Christ comes and says to him, Rise, take up thy bed and walk.' There is a movement of confidence in the man's heart; he tries to obey, and in the act of obedience the power comes to him.
Ah, brother! it is always so. All Christ's commandments are gifts. When He says to you, Do this!' He pledges Himself to give you power to do it. Whatsoever He enjoins He strengthens for. He binds Himself, by His commandments, and every word of His lips which says to us Thou shalt!' contains as its kernel a word of His which says I will.' So when He commands, He bestows; and we get the power to keep His commandments when in humble faith we make the effort to do His will. It is only when we try to obey for the love's sake of Him that has healed us that we are able to obey.
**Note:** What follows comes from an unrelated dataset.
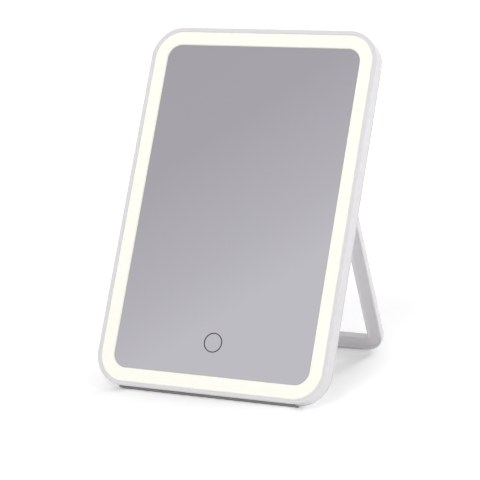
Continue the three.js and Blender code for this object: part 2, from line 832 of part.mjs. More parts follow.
function usbSocket() {
  const mouth = -headWidth / 2 + socketMouthSetback;
  const outline = (wall) => rounded(socketThickness - 2 * wall, socketWidth - 2 * wall,
    socketThickness / 2 - wall - 0.01, portDepth, portHeight);
  const shell = solid(bar(outline(0), mouth, mouth + socketLength));
  const hollow = solid(bar(outline(socketWall), mouth - past, mouth + socketLength - socketBack));
  const [thin, wide] = [contactTongueThickness / 2, contactTongueWidth / 2];
  const tongue = block(mouth + contactTongueSetback, mouth + socketLength - socketBack / 2,
    portDepth - thin, portDepth + thin, portHeight - wide, portHeight + wide);
  return shell.subtract(hollow).add(solid(tongue));
}

function switchBody() {
  const from = -headWidth / 2 + chargeInset;
  const [front, back] = [portDepth - socketThickness / 2, portDepth + socketThickness / 2];
  const half = switchBodyLength / 2;
  const slotHalf = (knobStemLength + switchTravel) / 2 + seatGap;
  const slotBreadth = knobStemBreadth / 2 + seatGap;
  const body = block(from, from + switchBodyDepth, front, back, switchHeight - half, switchHeight + half);
  const slot = block(from - past, from + switchSlotDepth, portDepth - slotBreadth, portDepth + slotBreadth,
    switchHeight - slotHalf, switchHeight + slotHalf);
  return solid(body).subtract(solid(slot));
}

// The knob rests at the upper, switched-on end of its slot
function switchKnob() {
  const side = -headWidth / 2 + knobSetback;
  const z = switchHeight + switchTravel / 2;
  const cap = bar(rounded(knobBreadth, knobLength, knobCorner, portDepth, z), side, side + knobThickness);
  const stemEnd = -headWidth / 2 + chargeInset + switchSlotDepth - stemEndGap;
  const stem = block(side + knobThickness / 2, stemEnd, portDepth - knobStemBreadth / 2,
    portDepth + knobStemBreadth / 2, z - knobStemLength / 2, z + knobStemLength / 2);
  let knob = joined(cap, stem);
  for (let groove = 0; groove < knobGrooves; groove++) {
    const at = z + (groove - (knobGrooves - 1) / 2) * knobGroovePitch;
    const [low, high] = [at - knobGrooveWidth / 2, at + knobGrooveWidth / 2];
    knob = knob.subtract(solid(block(side - past, side + knobGrooveDepth, 0, headDepth, low, high)));
  }
  return knob;
}

function batteryCell() {
  const centreZ = batteryBottom + batteryHeight / 2;
  const back = coverInside - 2 * bondGap - batteryPadThickness;
  const front = back - batteryThickness;
  const edge = batteryEdge;
  const outline = { width: batteryWidth, height: batteryHeight, radius: batteryCorner, centreZ };
  return carried([
    ...arc(edge, front + edge, edge, 270, 180, 2),
    ...arc(edge, back - edge, edge, 180, 90, 2),
  ], false, outline);
}

function batteryPad() {
  const back = coverInside - bondGap;
  const width = batteryWidth - 2 * batteryPadInset;
  const height = batteryHeight - 2 * batteryPadInset;
  const shape = rounded(width, height, batteryPadCorner, 0, batteryBottom + batteryHeight / 2);
  return slab(shape, back - batteryPadThickness, back);
}

// A lead is a round tube through points chosen by hand, as [x, y, z]. The two that run sideways pass in front
// of the stand's recess, in the thin space behind the tray, and are placed from the recess's outer wall.
const leadHole = [headWidth / 2 - leadHoleInset, leadHoleHeight];
const wall = recessSide;
const batteryLeadPoints = [[-6, 9.5, 81.7], [-7, 10, 76], [-4, 10.6, 67], [-2, 10.3, 60.3]];
const chargeLeadPoints = [
  [-wall - 3, 9.8, 47], [-wall - 1.6, 9.2, 47], [-wall - 1.2, 7.6, 47], [-wall - 0.6, 6.4, 46.8],
  [-wall + 0.6, 6.1, 46.6], [-wall + 3.2, 6.08, 46.4], [-wall + 15.2, 6.1, 45.5], [-wall + 32.2, 7.2, 45],
  [-30, 10, 44.3], [-25.5, 10.8, 44], [-20.4, 10.4, 44],
];
const lightLeadPoints = [
  [20.4, 10.4, 43], [25.5, 10.8, 43], [30, 10, 43], [wall - 32.2, 7.2, 42.5], [wall - 15.2, 6.1, 42],
  [wall - 3.2, 6.08, 42], [wall - 0.6, 6.1, 42], [wall + 0.7, 6.5, 42], [wall + 1.8, 7.4, 42],
  [wall + 5.2, 7.5, 42], [leadHole[0], 6, leadHole[1]], [leadHole[0] + 1.4, 4.6, 42],
  [leadHole[0] + 7.1, 4.3, 42],
];

function lead(points) {
  const path = new THREE.CatmullRomCurve3(points.map((p) => new THREE.Vector3(...p)), false, 'chordal');
  const section = new THREE.Shape().absarc(0, 0, leadRadius, 0, 2 * Math.PI);
  const steps = leadStepsPerPoint * (points.length - 1);
  const settings = { steps, curveSegments: leadSides / 2, extrudePath: path, bevelEnabled: false };
  return new THREE.ExtrudeGeometry(section, settings);
}

// The parts of the head
piece('front_frame', frontFrame(), housingWhite);
piece('light_band', litBand(), opalAcrylic);
piece('mirror_glass', mirrorGlass(), silverGlass);
piece('touch_ring', touchRing(), greyInk);
piece('mirror_tape', tapeFrame(), foamTape);
piece('light_tray', lightTray(), trayWhite);
placeStrips();
piece('touch_electrode', depthRod(electrodeRadius, tapeFront, tapeFront + electrodeThickness, 0, touchHeight),
  copperFoil);
piece('touch_foam_plug', depthRod(foamPlugRadius, tapeFront + electrodeThickness + bondGap,
  controlFront - bondGap, 0, touchHeight), conductiveFoam);
piece('control_board', controlBoard(), boardGreen);
piece('charge_board', chargeBoard(), boardGreen);
piece('usb_socket', usbSocket(), plainSteel);
piece('switch_body', switchBody(), blackPlastic);
piece('switch_knob', switchKnob(), housingWhite);
piece('battery_cell', batteryCell(), batterySilver);
piece('battery_pad', batteryPad(), foamTape);
for (const place of boardScrewPlaces()) piece(place.name, boardScrew(place), plainSteel);
piece('battery_lead', lead(batteryLeadPoints), redLead);
piece('charge_lead', lead(chargeLeadPoints), redLead);
piece('light_lead', lead(lightLeadPoints), redLead);
piece('back_cover', backCover(), housingWhite);
coverScrewPlaces().forEach(([x, z], i) => piece(`cover_screw_${i + 1}`, coverScrew(x, z), plainSteel));
placeHinge();

const stripMiddle = baseStripFront + baseStripBreadth / 2;
const stripPlan = rounded(baseStripLength, baseStripBreadth, baseStripCorner, 0, stripMiddle);
piece('base_strip', new THREE.ExtrudeGeometry(stripPlan, { depth: baseStripProud, bevelEnabled: false })
  .translate(0, 0, -baseStripProud), greyRubber);

// The stand turns about its hinge line
const stand = new THREE.Group();
stand.position.set(0, pivotDepth, hingeHeight);
stand.rotation.x = openAngle;
head.add(stand);
piece('stand_frame', standFrame(), standWhite, stand);
piece('stand_foot_strip', footStrip(), paleRubber, stand);

// The head leans back until the base strip's rear edge and the foot strip's front edge are level
const baseContact = new THREE.Vector2(baseStripFront + baseStripBreadth, -baseStripProud);
const footReach = legLength + footStripProud;
const footOffset = -standThickness / 2 + footStripFront;
const footContact = new THREE.Vector2(
  pivotDepth + footOffset * Math.cos(openAngle) + footReach * Math.sin(openAngle),
  hingeHeight + footOffset * Math.sin(openAngle) - footReach * Math.cos(openAngle));
const span = footContact.clone().sub(baseContact);
const lean = Math.atan2(span.y, span.x);
head.rotation.x = -lean;
head.position.z = baseContact.x * Math.sin(lean) - baseContact.y * Math.cos(lean);

// The origin is the middle of the footprint, on the table
const mirror = new THREE.Group();
mirror.add(head);
mirror.updateMatrixWorld(true);
const extent = new THREE.Box3().setFromObject(mirror, true);
head.position.y = -(extent.min.y + extent.max.y) / 2;

export default mirror;
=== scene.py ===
import json
import math

import bmesh
import bpy
import numpy as np
from mathutils import Matrix


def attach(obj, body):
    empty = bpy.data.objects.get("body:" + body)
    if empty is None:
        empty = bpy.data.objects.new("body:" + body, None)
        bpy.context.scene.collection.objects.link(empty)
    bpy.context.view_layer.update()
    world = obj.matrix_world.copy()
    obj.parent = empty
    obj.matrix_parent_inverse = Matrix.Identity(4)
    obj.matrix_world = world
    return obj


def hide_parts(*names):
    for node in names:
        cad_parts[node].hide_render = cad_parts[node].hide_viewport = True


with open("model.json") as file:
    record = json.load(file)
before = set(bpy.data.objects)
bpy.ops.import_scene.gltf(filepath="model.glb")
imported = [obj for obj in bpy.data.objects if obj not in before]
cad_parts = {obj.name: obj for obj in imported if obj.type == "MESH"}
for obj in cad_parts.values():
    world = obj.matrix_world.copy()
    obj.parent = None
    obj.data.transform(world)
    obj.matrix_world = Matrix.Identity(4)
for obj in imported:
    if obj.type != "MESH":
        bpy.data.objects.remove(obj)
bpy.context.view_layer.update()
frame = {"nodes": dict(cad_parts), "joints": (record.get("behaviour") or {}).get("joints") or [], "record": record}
nodes = frame["nodes"]
print("frame: loaded", len(nodes), "nodes")


# Where the head and the stand are

# Sizes of the mirror in millimetres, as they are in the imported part
mirror = {
    "width": 190, "height": 284, "depth": 14.4, "corner": 25,
    "hingeDepth": 11.3, "hingeHeight": 192, "split": 11.1,
}
mm = 0.001
past = 1  # millimetres by which a cutter reaches beyond what it cuts
arcSteps = 6  # on a rounding, where its line gives no other number
cornerSteps = 24  # on each corner of the head's outline
rodSides = 32
mergeWithin = 0.0005  # millimetres, for doubled points left by a cut
sharpFrom = math.radians(32)  # the angle between faces from which an edge stays crisp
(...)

And be sure of this, whensoever we attempt to do what we know to be the Master's will, because He has given Himself for us, our power will be equal to our desire, and enough for our duty. As St. Augustine says: Give what Thou commandest, and command what Thou wilt.'
Rise, take up thy bed and walk,' or as in another case, Stretch forth thy hand.' And he stretched it forth, and his hand was restored whole as the other.' Christ gives power to keep His commandments to the impotent who try to obey, because they have been healed by Him.